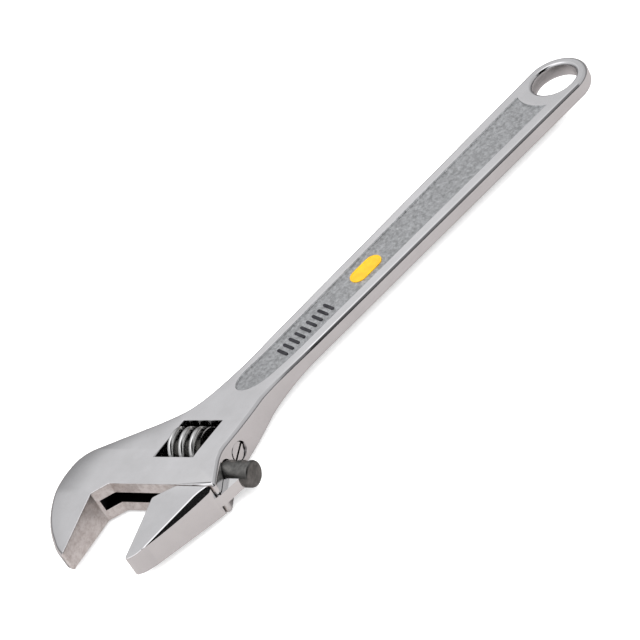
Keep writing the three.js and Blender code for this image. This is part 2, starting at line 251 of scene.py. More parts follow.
def polish(piece, angle=32):
    """Merges doubles and shades the piece smooth, with flat faces kept flat."""
    open_all(piece)
    bpy.ops.mesh.remove_doubles(threshold=0.0005 * MM)
    bpy.ops.mesh.normals_make_consistent(inside=False)
    bpy.ops.object.mode_set(mode="OBJECT")
    bpy.ops.object.shade_smooth_by_angle(angle=math.radians(angle))
    step = piece.modifiers.new("weights", "WEIGHTED_NORMAL")
    step.keep_sharp = True
    step.weight = 80
    bpy.ops.object.modifier_apply(modifier=step.name)
    print(piece.name, "has", len(piece.data.polygons), "faces")


# %% [markdown]
# ## Finishes
# Polished chrome is a clear mirror with long, shallow waves from the polishing wheel and very fine
# lines, and the fixed jaw's back is buffed slightly round. The handle's sunken panel keeps its
# blasted, matte forged skin, and its wall has a duller grade of the same skin. The jaw faces and the
# slideway are ground, so they are warmer, rougher and mottled. Effects that several finishes share
# are node groups.

# %% Node group helpers
def new_group(name, inputs, outputs):
    """An empty node group with number inputs and the given outputs."""
    group = bpy.data.node_groups.new(name, "ShaderNodeTree")
    for label, value in inputs:
        socket = group.interface.new_socket(name=label, in_out="INPUT", socket_type="NodeSocketFloat")
        socket.default_value = value
    for label, kind in outputs:
        group.interface.new_socket(name=label, in_out="OUTPUT", socket_type=kind)
    return group, group.nodes.new("NodeGroupInput"), group.nodes.new("NodeGroupOutput")


def math_node(tree, operation, first, second):
    """A math node fed by sockets or plain numbers."""
    node = tree.nodes.new("ShaderNodeMath")
    node.operation = operation
    for socket, value in zip(node.inputs, (first, second)):
        if isinstance(value, (int, float)):
            socket.default_value = value
        else:
            tree.links.new(value, socket)
    return node.outputs["Value"]


def noise_node(tree, scale, detail, roughness=0.5, vector=None):
    """A noise texture on the piece's own coordinates."""
    node = tree.nodes.new("ShaderNodeTexNoise")
    node.inputs["Detail"].default_value = detail
    node.inputs["Roughness"].default_value = roughness
    if isinstance(scale, (int, float)):
        node.inputs["Scale"].default_value = scale
    else:
        tree.links.new(scale, node.inputs["Scale"])
    if vector is not None:
        tree.links.new(vector, node.inputs["Vector"])
    return node.outputs["Fac"]


def smooth_range(tree, value, low, high, top=1):
    """A mask that eases from 0 at low to top at high."""
    node = tree.nodes.new("ShaderNodeMapRange")
    node.interpolation_type = "SMOOTHSTEP"
    for label, number in (("From Min", low), ("From Max", high), ("To Max", top)):
        node.inputs[label].default_value = number
    tree.links.new(value, node.inputs["Value"])
    return node.outputs["Result"]


# %% Shared effects as node groups
def make_polish_group():
    """Long polishing waves and faint wipe marks: a height and a smudge mask."""
    group, inlet, outlet = new_group(
        "polish_marks",
        [("Wave Scale", 28), ("Grain Scale", 900), ("Grain Share", 0.02)],
        [("Height", "NodeSocketFloat"), ("Smudge", "NodeSocketFloat")],
    )
    place = group.nodes.new("ShaderNodeTexCoord").outputs["Object"]
    waves = noise_node(group, inlet.outputs["Wave Scale"], 1.5, 0.4, place)
    grain = noise_node(group, inlet.outputs["Grain Scale"], 3, 0.6, place)
    fine = math_node(group, "MULTIPLY", grain, inlet.outputs["Grain Share"])
    group.links.new(math_node(group, "ADD", waves, fine), outlet.inputs["Height"])
    smudge = noise_node(group, 60, 5, 0.65, place)
    group.links.new(smudge, outlet.inputs["Smudge"])
    return group


def make_edge_highlight_group():
    """Where corners stick out: a mask for a painted highlight along the edges."""
    group, inlet, outlet = new_group(
        "painted_edge_highlight",
        [("Start", 0.52), ("Softness", 14), ("Patchiness", 0.5)],
        [("Mask", "NodeSocketFloat")],
    )
    shape = group.nodes.new("ShaderNodeNewGeometry").outputs["Pointiness"]
    place = group.nodes.new("ShaderNodeTexCoord").outputs["Object"]
    patches = noise_node(group, 220, 4, 0.6, place)
    raised = math_node(group, "SUBTRACT", shape, inlet.outputs["Start"])
    sharp = math_node(group, "MULTIPLY", raised, inlet.outputs["Softness"])
    share = math_node(group, "MULTIPLY", patches, inlet.outputs["Patchiness"])
    mask = math_node(group, "MULTIPLY", sharp, math_node(group, "ADD", share, 0.5))
    clamp = group.nodes.new("ShaderNodeClamp")
    group.links.new(mask, clamp.inputs["Value"])
    group.links.new(clamp.outputs["Result"], outlet.inputs["Mask"])
    return group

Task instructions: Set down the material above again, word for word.

Problem solution:
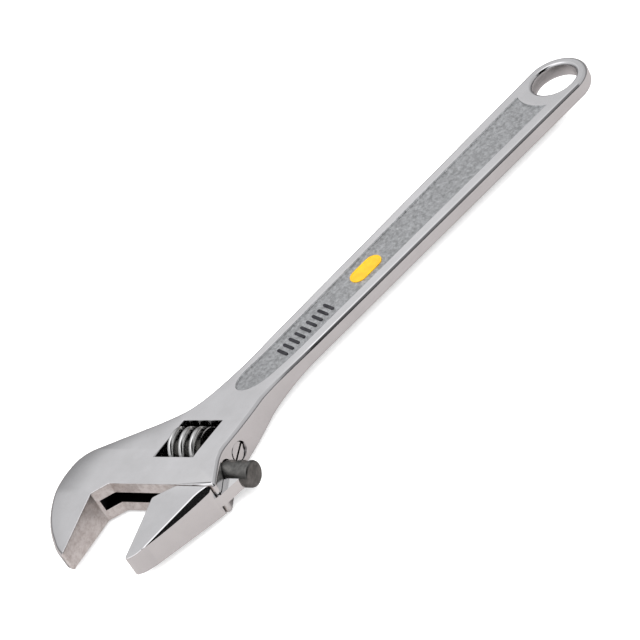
Keep writing the three.js and Blender code for this image. This is part 2, starting at line 251 of scene.py. More parts follow.
def polish(piece, angle=32):
    """Merges doubles and shades the piece smooth, with flat faces kept flat."""
    open_all(piece)
    bpy.ops.mesh.remove_doubles(threshold=0.0005 * MM)
    bpy.ops.mesh.normals_make_consistent(inside=False)
    bpy.ops.object.mode_set(mode="OBJECT")
    bpy.ops.object.shade_smooth_by_angle(angle=math.radians(angle))
    step = piece.modifiers.new("weights", "WEIGHTED_NORMAL")
    step.keep_sharp = True
    step.weight = 80
    bpy.ops.object.modifier_apply(modifier=step.name)
    print(piece.name, "has", len(piece.data.polygons), "faces")


# %% [markdown]
# ## Finishes
# Polished chrome is a clear mirror with long, shallow waves from the polishing wheel and very fine
# lines, and the fixed jaw's back is buffed slightly round. The handle's sunken panel keeps its
# blasted, matte forged skin, and its wall has a duller grade of the same skin. The jaw faces and the
# slideway are ground, so they are warmer, rougher and mottled. Effects that several finishes share
# are node groups.

# %% Node group helpers
def new_group(name, inputs, outputs):
    """An empty node group with number inputs and the given outputs."""
    group = bpy.data.node_groups.new(name, "ShaderNodeTree")
    for label, value in inputs:
        socket = group.interface.new_socket(name=label, in_out="INPUT", socket_type="NodeSocketFloat")
        socket.default_value = value
    for label, kind in outputs:
        group.interface.new_socket(name=label, in_out="OUTPUT", socket_type=kind)
    return group, group.nodes.new("NodeGroupInput"), group.nodes.new("NodeGroupOutput")


def math_node(tree, operation, first, second):
    """A math node fed by sockets or plain numbers."""
    node = tree.nodes.new("ShaderNodeMath")
    node.operation = operation
    for socket, value in zip(node.inputs, (first, second)):
        if isinstance(value, (int, float)):
            socket.default_value = value
        else:
            tree.links.new(value, socket)
    return node.outputs["Value"]


def noise_node(tree, scale, detail, roughness=0.5, vector=None):
    """A noise texture on the piece's own coordinates."""
    node = tree.nodes.new("ShaderNodeTexNoise")
    node.inputs["Detail"].default_value = detail
    node.inputs["Roughness"].default_value = roughness
    if isinstance(scale, (int, float)):
        node.inputs["Scale"].default_value = scale
    else:
        tree.links.new(scale, node.inputs["Scale"])
    if vector is not None:
        tree.links.new(vector, node.inputs["Vector"])
    return node.outputs["Fac"]


def smooth_range(tree, value, low, high, top=1):
    """A mask that eases from 0 at low to top at high."""
    node = tree.nodes.new("ShaderNodeMapRange")
    node.interpolation_type = "SMOOTHSTEP"
    for label, number in (("From Min", low), ("From Max", high), ("To Max", top)):
        node.inputs[label].default_value = number
    tree.links.new(value, node.inputs["Value"])
    return node.outputs["Result"]


# %% Shared effects as node groups
def make_polish_group():
    """Long polishing waves and faint wipe marks: a height and a smudge mask."""
    group, inlet, outlet = new_group(
        "polish_marks",
        [("Wave Scale", 28), ("Grain Scale", 900), ("Grain Share", 0.02)],
        [("Height", "NodeSocketFloat"), ("Smudge", "NodeSocketFloat")],
    )
    place = group.nodes.new("ShaderNodeTexCoord").outputs["Object"]
    waves = noise_node(group, inlet.outputs["Wave Scale"], 1.5, 0.4, place)
    grain = noise_node(group, inlet.outputs["Grain Scale"], 3, 0.6, place)
    fine = math_node(group, "MULTIPLY", grain, inlet.outputs["Grain Share"])
    group.links.new(math_node(group, "ADD", waves, fine), outlet.inputs["Height"])
    smudge = noise_node(group, 60, 5, 0.65, place)
    group.links.new(smudge, outlet.inputs["Smudge"])
    return group


def make_edge_highlight_group():
    """Where corners stick out: a mask for a painted highlight along the edges."""
    group, inlet, outlet = new_group(
        "painted_edge_highlight",
        [("Start", 0.52), ("Softness", 14), ("Patchiness", 0.5)],
        [("Mask", "NodeSocketFloat")],
    )
    shape = group.nodes.new("ShaderNodeNewGeometry").outputs["Pointiness"]
    place = group.nodes.new("ShaderNodeTexCoord").outputs["Object"]
    patches = noise_node(group, 220, 4, 0.6, place)
    raised = math_node(group, "SUBTRACT", shape, inlet.outputs["Start"])
    sharp = math_node(group, "MULTIPLY", raised, inlet.outputs["Softness"])
    share = math_node(group, "MULTIPLY", patches, inlet.outputs["Patchiness"])
    mask = math_node(group, "MULTIPLY", sharp, math_node(group, "ADD", share, 0.5))
    clamp = group.nodes.new("ShaderNodeClamp")
    group.links.new(mask, clamp.inputs["Value"])
    group.links.new(clamp.outputs["Result"], outlet.inputs["Mask"])
    return group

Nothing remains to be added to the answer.